--- begin RECORDS ---
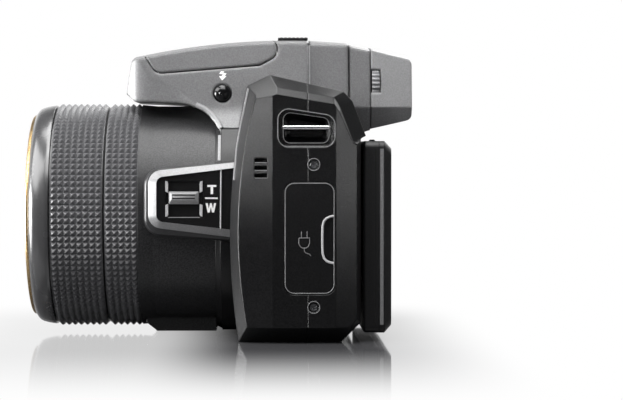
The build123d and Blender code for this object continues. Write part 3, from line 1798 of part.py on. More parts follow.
def finder_display():
    """The small display at the front end of the finder's tunnel."""
    face = outline(
        (-tunnel_half + seat_gap, tunnel_low_z + seat_gap, port_round),
        (tunnel_half - seat_gap, tunnel_low_z + seat_gap, port_round),
        (tunnel_half - seat_gap, tunnel_top_z - seat_gap, port_round),
        (-tunnel_half + seat_gap, tunnel_top_z - seat_gap, port_round),
    )
    return front_plate(face, finder_neck_front_y, finder_neck_front_y + port_round)


def dioptre_wheel():
    centre = (wheel_x(), wheel_y, wheel_z)
    plane = Plane(origin=centre, x_dir=(1, 0, 0), z_dir=(0, 1, 0))
    disc = extrude(plane * fluted(wheel_radius, wheel_ribs, rib_depth), wheel_thick)
    start = finder_neck_back_y - wheel_shaft_length
    return disc + rod((wheel_x(), start, wheel_z), (0, 1, 0), wheel_shaft, wheel_y - start)


# Screen and arm


def screen_face(inset):
    corner = screen_corner
    return outline(
        (screen_right_x + inset, screen_low_z + inset, corner),
        (screen_left_x - inset, screen_low_z + inset, corner),
        (screen_left_x - inset, screen_top_z - inset, corner),
        (screen_right_x + inset, screen_top_z - inset, corner),
    )


def screen_back_cover():
    """The cover on the camera's side of the screen, with the two ears of the upper hinge."""
    split = screen_y + screen_cover
    start = Plane((0, screen_y, 0), x_dir=(1, 0, 0), z_dir=(0, -1, 0)) * screen_face(rim_radius)
    stop = Plane((0, screen_y + rim_radius, 0), x_dir=(1, 0, 0), z_dir=(0, -1, 0)) * screen_face(0)
    tray = loft([start, stop], ruled=True) + front_plate(screen_face(0), screen_y + rim_radius, split)
    tray -= front_plate(screen_face(wall), screen_y + wall, split + overrun)
    bar = Pos(hinge_y, hinge_z) * Circle(ear_radius)
    face = bar + outline(
        (hinge_y, hinge_z - ear_radius),
        (screen_y + rim_radius, hinge_z - ear_radius),
        (screen_y + rim_radius, hinge_z + ear_radius),
        (hinge_y, hinge_z + ear_radius),
    )
    face -= Pos(hinge_y, hinge_z) * Circle(hinge_pin)
    left = side_plate(face, arm_left_x - ear_width, arm_left_x)
    right = side_plate(face, arm_right_x, arm_right_x + ear_width)
    return tray + left + right


def screen_bezel():
    """The frame round the display, bevelled on all four sides."""
    split = screen_y + screen_cover
    front = screen_y + screen_thick
    face = Plane((0, front - screen_bevel, 0), x_dir=(1, 0, 0), z_dir=(0, -1, 0)) * screen_face(0)
    edge = Plane((0, front, 0), x_dir=(1, 0, 0), z_dir=(0, -1, 0)) * screen_face(screen_bevel)
    frame = front_plate(screen_face(0), split, front - screen_bevel) + loft([face, edge], ruled=True)
    frame -= front_plate(screen_face(glass_margin), front - glass_thick, front + overrun)
    return frame - front_plate(screen_face(glass_margin + wall), split - overrun, front)


def screen_glass():
    front = screen_y + screen_thick
    return front_plate(screen_face(glass_margin + seat_gap), front - glass_thick, front)


def screen_panel():
    """The display module behind the glass."""
    front = screen_y + screen_thick - glass_thick
    return front_plate(screen_face(glass_margin + wall + seat_gap), front - lcd_thick, front)


def upper_hinge_pin():
    return rod((arm_right_x, hinge_y, hinge_z), (1, 0, 0), hinge_pin, arm_left_x - arm_right_x)


def lower_hinge_pin():
    start = arm_right_x - lug_width
    return rod((start, hinge_y, arm_pivot_z), (1, 0, 0), hinge_pin, arm_left_x + lug_width - start)


def arm_cover():
    """The moulded arm between the two hinges, round about its lower pin."""
    top = hinge_z - arm_short
    face = outline(
        (hinge_y - arm_inner, arm_pivot_z),
        (hinge_y - arm_inner, top, rim_radius),
        (hinge_y + arm_outer, top, rim_radius),
        (hinge_y + arm_outer, arm_pivot_z),
    ) + Pos(hinge_y, arm_pivot_z) * Circle(arm_root)
    face -= Pos(hinge_y, arm_pivot_z) * Circle(hinge_pin + running_gap)
    solid = side_plate(face, arm_right_x, arm_left_x)
    return solid - leaf_block(running_gap, top)


def leaf_block(gap, top):
    inset = ear_width + ear_gap
    return block(arm_right_x + inset - gap, arm_left_x - inset + gap, hinge_y - leaf_thick / 2 - gap,
                 hinge_y + leaf_thick / 2 + gap, top - arm_short * 2 - gap, top + overrun)


def arm_leaf():
    """The steel leaf let into the arm's end, rolled round the upper pin."""
    inset = ear_width + ear_gap
    top = hinge_z - arm_short
    left = arm_left_x - inset
    right = arm_right_x + inset
    near = hinge_y - leaf_thick / 2
    leaf = block(right, left, near, near + leaf_thick, top - arm_short * 2, hinge_z)
    leaf += rod((right, hinge_y, hinge_z), (1, 0, 0), leaf_radius, left - right)
    middle = (left + right) / 2
    notch = block(middle - (left - right) / 5, middle + (left - right) / 5, hinge_y - arm_inner,
                  hinge_y + arm_inner, top + rim_radius * 2, hinge_z + ear_radius)
    return leaf - notch - rod((right, hinge_y, hinge_z), (1, 0, 0), hinge_pin + running_gap, left - right)


# Every part, by the name of its file


def all_parts():
    front, rear, top, solid = casings()
    rubber = grip_rubber()
    front -= rubber
    parts = {
        "front_casing": front,
        "rear_casing": rear,
        "top_cover": top,
        "grip_rubber": rubber,
        "microphone_grille": grille_plate(running_gap) - hump_solid(),
        "lens_barrel": barrel(),
        "lens_nose_ring": nose_ring(),
        "lens_accent_ring": accent_ring(),
        "knurled_ring_front": knurled_ring(knurl_front_y, knurl_front_rows),
        "knurled_ring_rear": knurled_ring(rear_ring_y, knurl_back_rows),
        "lens_tube_outer": outer_tube(),
        "lens_tube_inner": inner_tube(),
        "lens_front_bezel": front_bezel(),
        "lens_front_glass": bulged_glass(front_glass_radius - seat_gap, glass_front_y(), front_glass_edge,
                                         front_glass_bulge),
        "lens_rear_group": rear_group(),
        "lens_rear_glass": bulged_glass(rear_group_radius - rear_group_wall - seat_gap,
                                        rear_group_front_y + rear_group_wall * 2 + front_glass_bulge,
                                        rear_glass_edge, front_glass_bulge / 2),
        "zoom_switch_frame": pod_frame(),
        "zoom_switch_panel": pod_panel(),
        "zoom_slider": zoom_slider(),
        "strap_pocket": strap_pocket(),
        "strap_bar": rod(strap_bar_start(0), (0, 1, 0), strap_bar, strap_bar_length(0)),
        "port_bay": port_bay(),
        "port_sockets": port_sockets(),
        "port_door": port_door(),
        "case_screws": screws(),
        "tripod_socket": tripod_socket(),
        "battery_door": battery_door(),
        "battery": battery(),
        "memory_card": memory_card(),
        "chassis": chassis(),
        "sensor_module": sensor_module(),
        "circuit_boards": Compound(children=[main_board(), rear_board(), flash_capacitor()]),
        "zoom_motor": zoom_motor(),
        "speaker": speaker(),
        "mode_dial": mode_dial(),
        "shutter_button": shutter_button(),
        "power_lever": power_lever(),
        "control_pad": control_pad(),
        "centre_key": back_key(pad_x, pad_z, ok_radius),
        "command_dial": command_dial(),
        "flash_key": flash_key(),
        "finder_key": finder_key(),
        "thumb_pad": thumb_pad(),
        "flash_lid": lid_shell(),
        "flash_window": flash_window(),
        "flash_lamp": flash_lamp(),
        "steel_pins": Compound(children=[flash_hinge_pin(), command_pin(), lower_hinge_pin()]),
        "finder_cover": finder_cover(solid),
        "finder_neck": finder_neck(solid),
        "eyecup": eyecup(),
        "finder_optics": Compound(children=[eye_lens(), finder_display()]),
        "dioptre_wheel": dioptre_wheel(),
        "screen_back_cover": screen_back_cover(),
        "screen_bezel": screen_bezel(),
        "screen_display": Compound(children=[screen_glass(), screen_panel()]),
        "screen_arm": arm_cover(),
        "screen_arm_leaf": arm_leaf(),
        "screen_hinge_pin": upper_hinge_pin(),
    }
    for name, (x, z, radius) in back_keys.items():
        parts[name] = back_key(x, z, radius)
    return parts


os.makedirs("parts", exist_ok=True)
for name, shape in all_parts().items():
    export_step(shape, f"parts/{name}.step")
    print(name, len(shape.solids()), round(shape.volume, 1))
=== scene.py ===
"""Bridge camera, seen from its own left side: the finishes, small details, studio and viewpoint that dress
the solids. Places on the camera are in millimetres in the solids' own frame, and are turned to metres where a
mesh is made. Places in the studio are in metres.
"""
from math import cos, pi, radians, sin, tan

import bmesh
import bpy
from mathutils import Matrix, Vector
from mathutils.bvhtree import BVHTree


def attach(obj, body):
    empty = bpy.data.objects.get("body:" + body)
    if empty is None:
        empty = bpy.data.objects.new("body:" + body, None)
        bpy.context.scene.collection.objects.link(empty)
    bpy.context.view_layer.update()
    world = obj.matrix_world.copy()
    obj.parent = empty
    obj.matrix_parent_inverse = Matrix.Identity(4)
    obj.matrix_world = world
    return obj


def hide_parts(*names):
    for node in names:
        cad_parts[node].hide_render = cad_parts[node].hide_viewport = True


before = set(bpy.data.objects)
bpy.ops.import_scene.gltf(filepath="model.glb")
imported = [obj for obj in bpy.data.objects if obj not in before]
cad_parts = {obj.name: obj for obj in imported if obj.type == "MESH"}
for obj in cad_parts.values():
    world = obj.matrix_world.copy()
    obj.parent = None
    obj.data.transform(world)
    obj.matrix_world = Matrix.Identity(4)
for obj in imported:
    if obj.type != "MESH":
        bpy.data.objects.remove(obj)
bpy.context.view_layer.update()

MM = 0.001

# Places on the camera, in millimetres
lens_z = 34.6
front_y = -76.4             # front of the nose ring
side_x = 50.5               # flat of the left side
side_seam_y = 4.4
deck_z = 71.0               # deck under the mode dial
outside = 60                # clear of the camera's sides and back

# Colour and node tools


def linear(code):
    """A hex colour as it looks on screen, in linear light."""
    parts = [int(code[start:start + 2], 16) / 255 for start in (1, 3, 5)]
    return (*[c / 12.92 if c <= 0.04045 else ((c + 0.055) / 1.055) ** 2.4 for c in parts], 1.0)


def add(tree, kind, inputs=None, **settings):
    """Adds one node: settings are its own properties, inputs are values or the sockets that feed it."""
    made = tree.nodes.new(kind)
    for name, value in settings.items():
        setattr(made, name, value)
    for name, value in (inputs or {}).items():
        socket = made.inputs[name]
        if isinstance(value, bpy.types.NodeSocket):
            tree.links.new(value, socket)
        else:
            socket.default_value = value
    return made


def blank(name):
    """A new material with only its output, and its tree."""
    material = bpy.data.materials.new(name)
    material.use_nodes = True
    tree = material.node_tree
    tree.nodes.clear()
    return material, tree, add(tree, "ShaderNodeOutputMaterial")


def grain(tree, size, detail=2.0, rough=0.6):
    """Fine irregular grain; size is the width of one grain in millimetres."""
    place = add(tree, "ShaderNodeTexCoord").outputs["Object"]
    return add(tree, "ShaderNodeTexNoise", {"Vector": place, "Scale": 1 / (size * MM), "Detail": detail,
                                            "Roughness": rough}).outputs["Fac"]


def two_tones(tree, factor, low, high, start=0.35, stop=0.65):
    """Blends two tones of one colour over a pattern."""
    ramp = add(tree, "ShaderNodeValToRGB", {"Fac": factor})
    ramp.color_ramp.elements[0].position = start
    ramp.color_ramp.elements[0].color = linear(low)
    ramp.color_ramp.elements[1].position = stop
    ramp.color_ramp.elements[1].color = linear(high)
    return ramp.outputs["Color"]


def between(tree, factor, low, high):
    """Spreads a pattern between two numbers."""
    return add(tree, "ShaderNodeMapRange", {"Value": factor, "To Min": low, "To Max": high}).outputs["Result"]


# Finishes


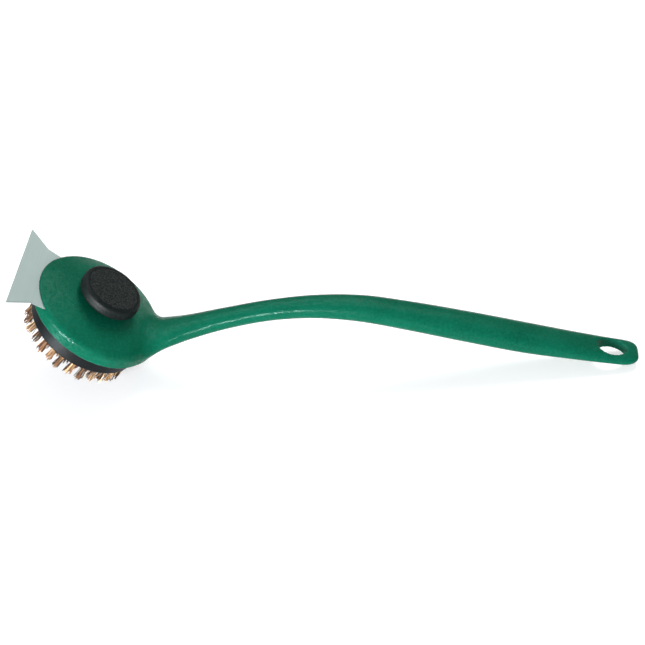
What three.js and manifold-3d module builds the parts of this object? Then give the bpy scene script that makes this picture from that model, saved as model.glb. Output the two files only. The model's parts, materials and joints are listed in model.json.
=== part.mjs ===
// Round-head grill cleaning brush with a scraper. Millimetres, +Z up.
//
// Every piece is drawn in the head frame: its origin is the centre of the dome's rim, Z is the head's
// axis, X points to the handle, and Y = 0 is the plane of symmetry. The head frame is then pitched
// forward into the rest pose, in which the brush stands on its rear bristle tips and its handle's butt.

import * as THREE from 'three';
import { mergeVertices } from 'three/addons/utils/BufferGeometryUtils.js';
import Module from 'manifold-3d';

const wasm = await Module();
wasm.setup();

// ---------------------------------------------------------------- driving dimensions

const GAP = 0.3; // clearance between pieces that touch
const LARGE_SIDES = 48; // facets of the large round pieces
const SMALL_SIDES = 24; // facets of the small round pieces

// Dome of the handle: a shallow shell, open below, that holds the brush head.
const RIM_RADIUS = 44;
const SKIRT_TOP = { radius: 43.6, z: 5.9 };
const SHOULDER = { radius: 40.6, corner: { radius: 43.4, z: 8.6 } };
const DOME_TOP = 17;
const DOME_ARC_RADIUS = 114.5;
const DOME_WALL = 2.8;
const CAVITY_RADIUS = 41.2;
const CAVITY_CORNER_Z = 4.6;
const CAVITY_CORNER_WIDTH = 3;
const KNOB_SEAT = { radius: 9.2, z: 16.6, bevel: 0.4 };
const HUB_BOSS_RADIUS = 10;

// Arm and grip: stations along the centre line, from inside the dome to the butt.
const ARM_STATIONS = [
  { x: 36, z: 3.6, width: 37, height: 12.5, squareness: 2.3 },
  { x: 44.3, z: 14.6, width: 28, height: 14, squareness: 2.4 },
  { x: 54, z: 27.9, width: 20.6, height: 12.6, squareness: 2.6 },
  { x: 69.5, z: 49, width: 15.8, height: 11.4, squareness: 2.6 },
  { x: 89, z: 72.2, width: 14.8, height: 11.6, squareness: 2.6 },
  { x: 110.3, z: 92, width: 16.3, height: 12.9, squareness: 2.5 },
  { x: 134.3, z: 108.4, width: 19, height: 14.6, squareness: 2.4 },
  { x: 160, z: 121, width: 20.8, height: 15.9, squareness: 2.2 },
  { x: 196, z: 136.9, width: 22.4, height: 16.8, squareness: 2.2 },
  { x: 232, z: 152.6, width: 22.9, height: 15.8, squareness: 2.3 },
  { x: 262, z: 167, width: 22.9, height: 11.2, squareness: 2.5 },
  { x: 282, z: 177, width: 22.4, height: 8.2, squareness: 2.8 },
  { x: 290, z: 181.1, width: 21.8, height: 7.6, squareness: 2.8 },
  { x: 294.9, z: 183.6, width: 18, height: 7.4, squareness: 2.8 },
  { x: 297.1, z: 184.8, width: 13, height: 7.2, squareness: 2.8 },
];
const ARM_SIDES = 16;
const ARM_STEPS = 34;
const HANG_HOLE = { x: 281.8, z: 177, length: 19.6, width: 15.4, slope: 0.475 };

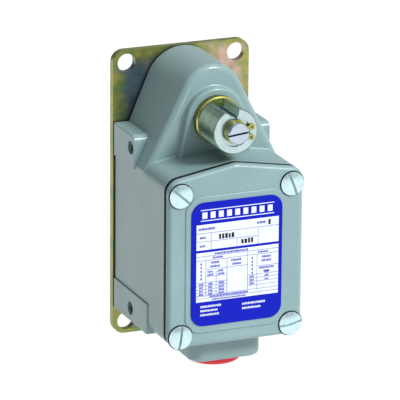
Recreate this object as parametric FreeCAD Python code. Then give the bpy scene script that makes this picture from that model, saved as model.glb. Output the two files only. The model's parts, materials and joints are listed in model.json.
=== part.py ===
"""Heavy-duty rotary limit switch on a steel mounting plate.

Frame: +X to the right, +Z up, and the front of the switch faces -Y. The origin is the centre of the plate's
rear face. A "reach" is a distance in front of that face, so a point at reach r lies at Y = -r. Millimetres.

How it works: a lever clamps on the knurled sleeve. The sleeve turns the spindle, the spindle's pinion
drives a rack plunger up or down, and the plunger carries two contact bridges between fixed contacts. A
spring at each end of the plunger brings everything back to the middle.
"""

import FreeCAD, Part
import math
import os

V = FreeCAD.Vector

# ---------------------------------------------------------------- driving dimensions
# mounting plate
plate_w = 88.9
plate_h = 180.2
plate_t = 4.8
plate_corner_r = 7.5
plate_hole_r = 5.7
plate_hole_spacing_x = 71.4
plate_hole_spacing_z = 164.4
plate_gasket_t = 1.8

# box part of the housing, which the cover closes
box_half_w = 43.5
box_bottom_z = -71.7
box_apex_z = 39.8
box_top_slope = 0.171          # fall of the peaked top per unit of width
box_corner_r = 8.5
box_apex_r = 14.0
box_reach = 84.7
box_wall = 4.5
box_back_wall = 6.0

# head part of the housing, which holds the spindle
head_top_z = 90.3
head_rear_arch_r = 24.2
head_rear_side_deg = 23.1      # lean of the head's sides from upright, at the plate
head_front_arch_r = 19.2
head_front_side_deg = 27.4
head_reach = 54.3
head_edge_r = 3.6
head_wall = 4.6
head_front_wall = 6.0
head_floor_z = 43.0            # floor of the head's cavity, top of the partition
pad_boss_reach = 59.8          # flat boss round the spindle
pad_boss_r = 18.6
pad_boss_foot_half_w = 23.4
pad_boss_edge_r = 1.6
casting_fillet_r = 1.6

# lugs and pads with tapped holes for mounting by the side
lug_half_w = 44.4
lug_top_z = 46.2
lug_bottom_z = 26.0
lug_reach = 38.8
lug_corner_r = 4.0
lug_root = 9.0                 # how far the lugs and pads reach into the box from its side
lug_fillet_r = 0.8
pad_top_z = -52.8
pad_reach = 60.1
side_hole_r = 4.2
side_hole_depth = 12.0
side_hole_reach = 33.4
side_hole_upper_z = 38.0
side_hole_spacing = 101.6

# conduit hub and its transport plug
hub_half_w = 23.0
hub_front_reach = 80.6
hub_bottom_z = -87.0
hub_corner_r = 8.0
hub_edge_r = 2.8
conduit_reach = 57.1           # conduit axis
conduit_r = 12.3
conduit_mouth_r = 14.2         # plain mouth below the thread, which the plug fills
conduit_mouth_depth = 5.0
plug_flange_r = 17.2
plug_flange_t = 5.4
plug_rim_r = 2.4
plug_skirt_wall = 3.0
plug_fit = 0.15
plug_grip_r = 9.0
plug_grip_depth = 3.0
plug_bar_w = 3.0
plug_skirt_gap = 0.4

# cover, its gasket and screws
cover_gasket_t = 3.6
cover_t = 3.4
cover_edge_r = 3.0
cover_screw_x = 35.7
cover_screw_upper_z = 23.7
cover_screw_lower_z = -64.3
cover_boss_r = 8.0
column_r = 8.0
cover_screw_r = 3.15
cover_screw_head_r = 7.3
cover_screw_head_t = 2.1
cover_screw_dome = 1.1
cover_screw_slot_w = 1.5
cover_screw_slot_depth = 1.3
cover_screw_length = 16.0
cover_screw_gap = 0.25          # between a screw and its hole in the cover
cover_screw_tap_extra = 2.0
cover_screw_slot_deg = (-42.0, -68.0, 82.0, 10.0)   # upper left, upper right, lower left, lower right
thread_clearance = 0.05
captive_ring_r = 5.4
captive_ring_t = 1.2
captive_ring_gap = 0.2
gasket_inset = 0.3
panel_rise = 0.7
panel_edge_r = 0.6
screw_head_room = 1.0
panel_half_w = 32.7
panel_top_z = 22.0
panel_bottom_z = -63.2
panel_corner_r = 10.0
label_half_w = 29.2
label_top_z = 18.4
label_bottom_z = -58.6
label_corner_r = 8.0
label_t = 0.5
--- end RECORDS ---
*AIM OF THE TASK*: Repeat, exactly as they stand above, the lines from the line with "for name, shape" to the line with "# Colour and node tools", both lines included.

*RESPONSE TO THE TASK*:
for name, shape in all_parts().items():
    export_step(shape, f"parts/{name}.step")
    print(name, len(shape.solids()), round(shape.volume, 1))
=== scene.py ===
"""Bridge camera, seen from its own left side: the finishes, small details, studio and viewpoint that dress
the solids. Places on the camera are in millimetres in the solids' own frame, and are turned to metres where a
mesh is made. Places in the studio are in metres.
"""
from math import cos, pi, radians, sin, tan

import bmesh
import bpy
from mathutils import Matrix, Vector
from mathutils.bvhtree import BVHTree


def attach(obj, body):
    empty = bpy.data.objects.get("body:" + body)
    if empty is None:
        empty = bpy.data.objects.new("body:" + body, None)
        bpy.context.scene.collection.objects.link(empty)
    bpy.context.view_layer.update()
    world = obj.matrix_world.copy()
    obj.parent = empty
    obj.matrix_parent_inverse = Matrix.Identity(4)
    obj.matrix_world = world
    return obj


def hide_parts(*names):
    for node in names:
        cad_parts[node].hide_render = cad_parts[node].hide_viewport = True


before = set(bpy.data.objects)
bpy.ops.import_scene.gltf(filepath="model.glb")
imported = [obj for obj in bpy.data.objects if obj not in before]
cad_parts = {obj.name: obj for obj in imported if obj.type == "MESH"}
for obj in cad_parts.values():
    world = obj.matrix_world.copy()
    obj.parent = None
    obj.data.transform(world)
    obj.matrix_world = Matrix.Identity(4)
for obj in imported:
    if obj.type != "MESH":
        bpy.data.objects.remove(obj)
bpy.context.view_layer.update()

MM = 0.001

# Places on the camera, in millimetres
lens_z = 34.6
front_y = -76.4             # front of the nose ring
side_x = 50.5               # flat of the left side
side_seam_y = 4.4
deck_z = 71.0               # deck under the mode dial
outside = 60                # clear of the camera's sides and back

# Colour and node tools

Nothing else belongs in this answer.